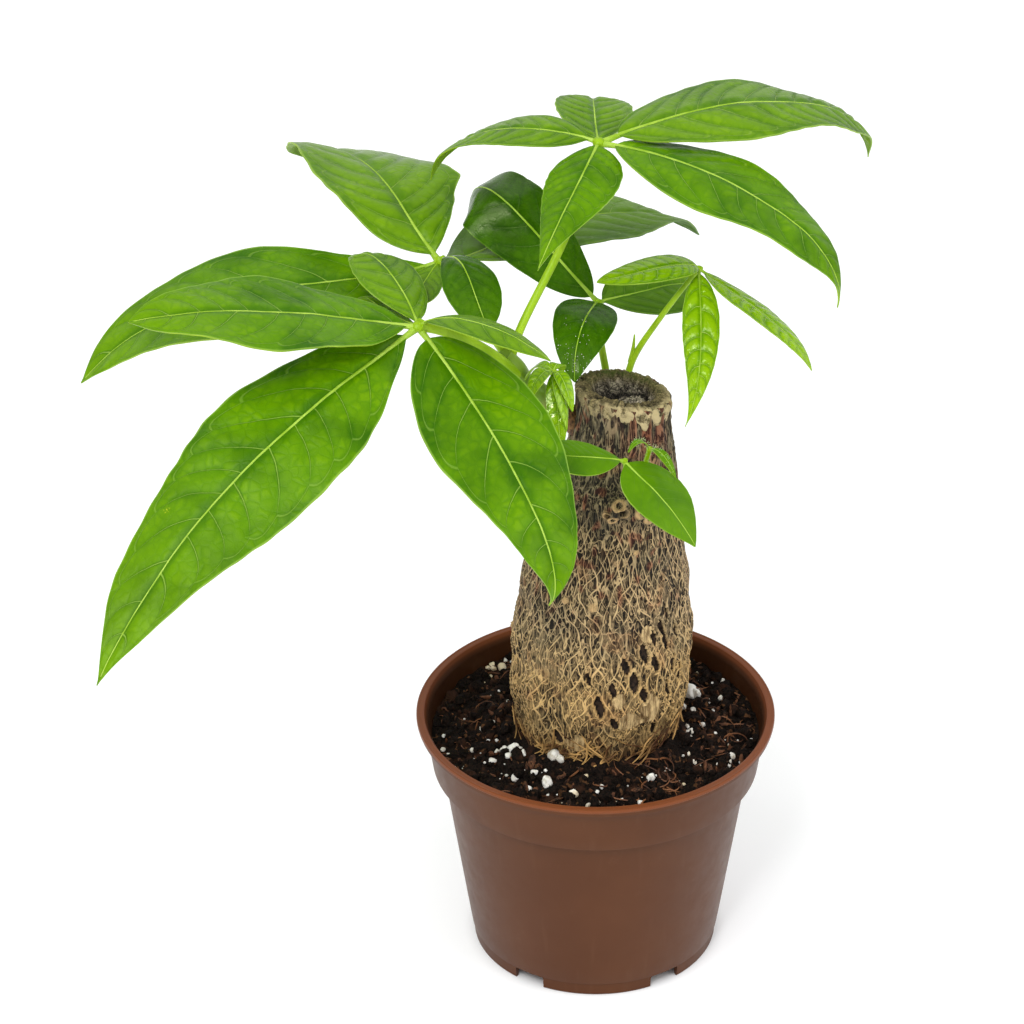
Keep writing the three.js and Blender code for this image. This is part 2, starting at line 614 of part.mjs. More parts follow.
const trunkSeat = buildTrunk(SEAT_GAP);
const SEATS = {
  trunk: trunkSeat,
  shoot: buildShoot(SHOOT_LEFT, SEAT_GAP),
  stub: buildShoot(SHOOT_BACK, SEAT_GAP),
};

addPiece('pot', buildPot(), POT_PLASTIC);
addPiece('soil', buildSoil(trunkSeat), PEAT);
addPiece('trunk', buildTrunk(), BARK);
addPiece('shoot_left', outerSkin(buildShoot(SHOOT_LEFT).subtract(trunkSeat)), GREEN_STEM);
addPiece('shoot_back', outerSkin(buildShoot(SHOOT_BACK).subtract(trunkSeat)), GREEN_STEM);
for (const plan of LEAVES) {
  addPiece(plan.name, buildLeaf(plan, plan.seats.map((seat) => SEATS[seat])), plan.material);
}

export default plant;
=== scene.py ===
"""Potted money tree: a sawn-off trunk with shoots of palmate leaves, in peat in a round nursery pot."""
import math
import random
from contextlib import contextmanager
from dataclasses import dataclass

import bpy
import numpy as np
from mathutils import Euler, Matrix, Vector, noise


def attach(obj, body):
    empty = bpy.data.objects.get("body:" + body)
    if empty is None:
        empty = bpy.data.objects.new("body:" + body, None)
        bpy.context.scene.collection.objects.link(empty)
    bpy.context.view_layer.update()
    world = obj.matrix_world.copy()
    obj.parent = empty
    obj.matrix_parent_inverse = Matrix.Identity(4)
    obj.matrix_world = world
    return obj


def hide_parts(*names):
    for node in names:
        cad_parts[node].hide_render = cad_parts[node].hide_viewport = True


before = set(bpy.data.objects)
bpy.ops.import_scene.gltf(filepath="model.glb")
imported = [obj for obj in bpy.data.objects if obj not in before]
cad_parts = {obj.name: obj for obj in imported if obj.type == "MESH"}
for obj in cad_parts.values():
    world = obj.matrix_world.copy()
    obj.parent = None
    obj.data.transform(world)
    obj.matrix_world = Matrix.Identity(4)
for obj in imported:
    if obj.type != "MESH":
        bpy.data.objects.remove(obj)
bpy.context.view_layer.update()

MM = 0.001                      # the sizes below are in millimetres, the scene is in metres
UP = np.array([0.0, 0.0, 1.0])
TURN = 2 * math.pi
SEAM = 0.01                     # points nearer than this are one

# ---- View of the photograph ---------------------------------------------------------------------
CAMERA_PLACE = (-27.4, -1122.0, 823.0)
CAMERA_DOWN = 30.4              # degrees that the view looks down
CAMERA_ROLL = -0.46
LENS = 140.6
SENSOR = 36.0

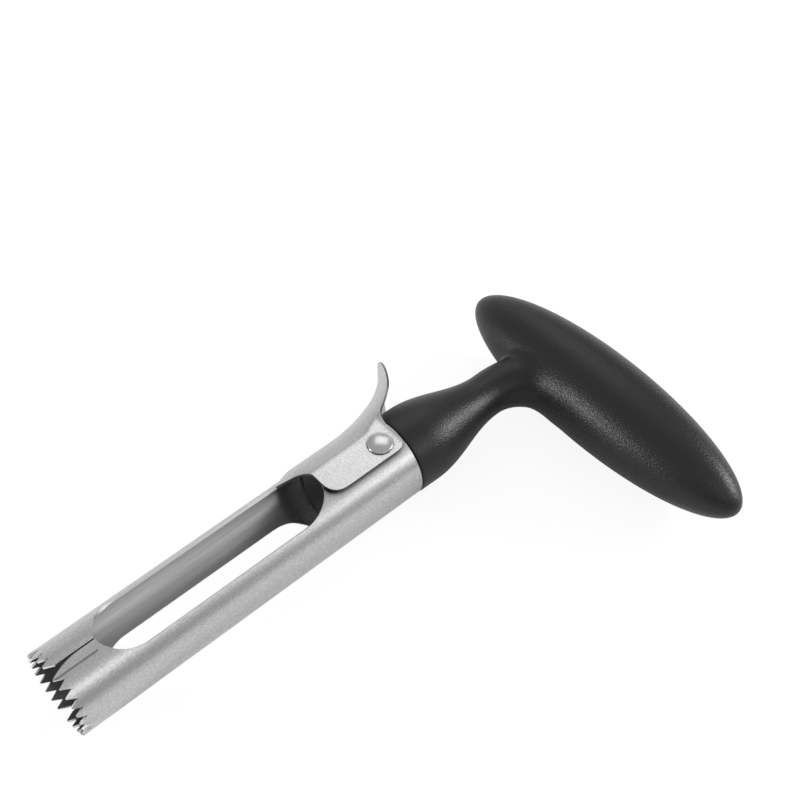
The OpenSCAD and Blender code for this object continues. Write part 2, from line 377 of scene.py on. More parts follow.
# The same sheet's mill side: smoother, with drawn streaks, so it mirrors the plug and the
# windows. Its streaks are 0.1 mm wide and are drawn at 0.8 to 1.4 mm. Behind the teeth it gets
# painted shade, darker where little light reaches into the tube
MILL_STEEL = Finish("mill_polished_stainless", "dcdcdc", "b4b4b4", 1.0, 0.32, 0.03,
                    (Grain((80.0, 1.4, 1.4), 0.02), Grain((2.0, 0.4, 0.4), 0.008)),
                    Grain((30.0, 0.8, 0.8), 0.0, 3.0),
                    painted_shades=(PaintedShadeBehindTeeth("828282", 8.0, 14.0),))
# Cut and deburred edge: the brightest lines of the tool, with 0.1 mm file marks drawn at 0.4 mm, and
# painted shade in its creases
CUT_EDGE = Finish("deburred_steel_edge", "ececec", "d6d6d6", 1.0, 0.3, 0.04,
                  (Grain((0.4, 0.4, 0.4), 0.01),), painted_shades=(STEEL_PAINTED_CREASE_SHADE,))
# Edges of the ears, the tab and the collar's front: painted shade, a dark grey that stands in
# for the shade and dark reflections on these edges and draws a thin dark outline there
PAINTED_SHADE_EDGE = Finish("painted_shade_edge_steel", "686868", "525252", 1.0, 0.36, 0.04,
                    (Grain((2.0, 0.4, 0.4), 0.008),))
# Rivet head, turned and polished: sharp small reflections on a low dome, whose turning marks
# are drawn at 0.5 mm
TURNED_STEEL = Finish("turned_polished_steel", "c4c4c4", "b0b0b0", 1.0, 0.25, 0.02,
                      (Grain((0.5, 0.5, 0.5), 0.004),))
# Rigid polypropylene from a polished mould: near black with a weak wide sheen
MOULDED_CORE = Finish("moulded_polypropylene", "161617", "121213", 0.0, 0.42, 0.04,
                      (Grain((0.5, 0.5, 0.5), 0.006),))
# Soft thermoplastic rubber from a spark-eroded mould: matt black whose 0.1 mm pits scatter
# a pale bloom, drawn at 0.45 to 1.1 mm so that they show
SOFT_RUBBER = Finish("spark_eroded_soft_rubber", "1f1f20", "181819", 0.0, 0.37, 0.05,
                     (Grain((1.1, 1.1, 1.1), 0.05, 3.0), Grain((0.45, 0.45, 0.45), 0.1)),
                     Grain((0.7, 0.7, 0.7), 0.0, 3.0), specular=0.3)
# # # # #
Return only the stretch of the material above from the line holding "addPiece('pot', buildPot(), POT_PLASTIC);" through the line holding "if empty is", copied exactly.

addPiece('pot', buildPot(), POT_PLASTIC);
addPiece('soil', buildSoil(trunkSeat), PEAT);
addPiece('trunk', buildTrunk(), BARK);
addPiece('shoot_left', outerSkin(buildShoot(SHOOT_LEFT).subtract(trunkSeat)), GREEN_STEM);
addPiece('shoot_back', outerSkin(buildShoot(SHOOT_BACK).subtract(trunkSeat)), GREEN_STEM);
for (const plan of LEAVES) {
  addPiece(plan.name, buildLeaf(plan, plan.seats.map((seat) => SEATS[seat])), plan.material);
}

export default plant;
=== scene.py ===
"""Potted money tree: a sawn-off trunk with shoots of palmate leaves, in peat in a round nursery pot."""
import math
import random
from contextlib import contextmanager
from dataclasses import dataclass

import bpy
import numpy as np
from mathutils import Euler, Matrix, Vector, noise


def attach(obj, body):
    empty = bpy.data.objects.get("body:" + body)
    if empty is None:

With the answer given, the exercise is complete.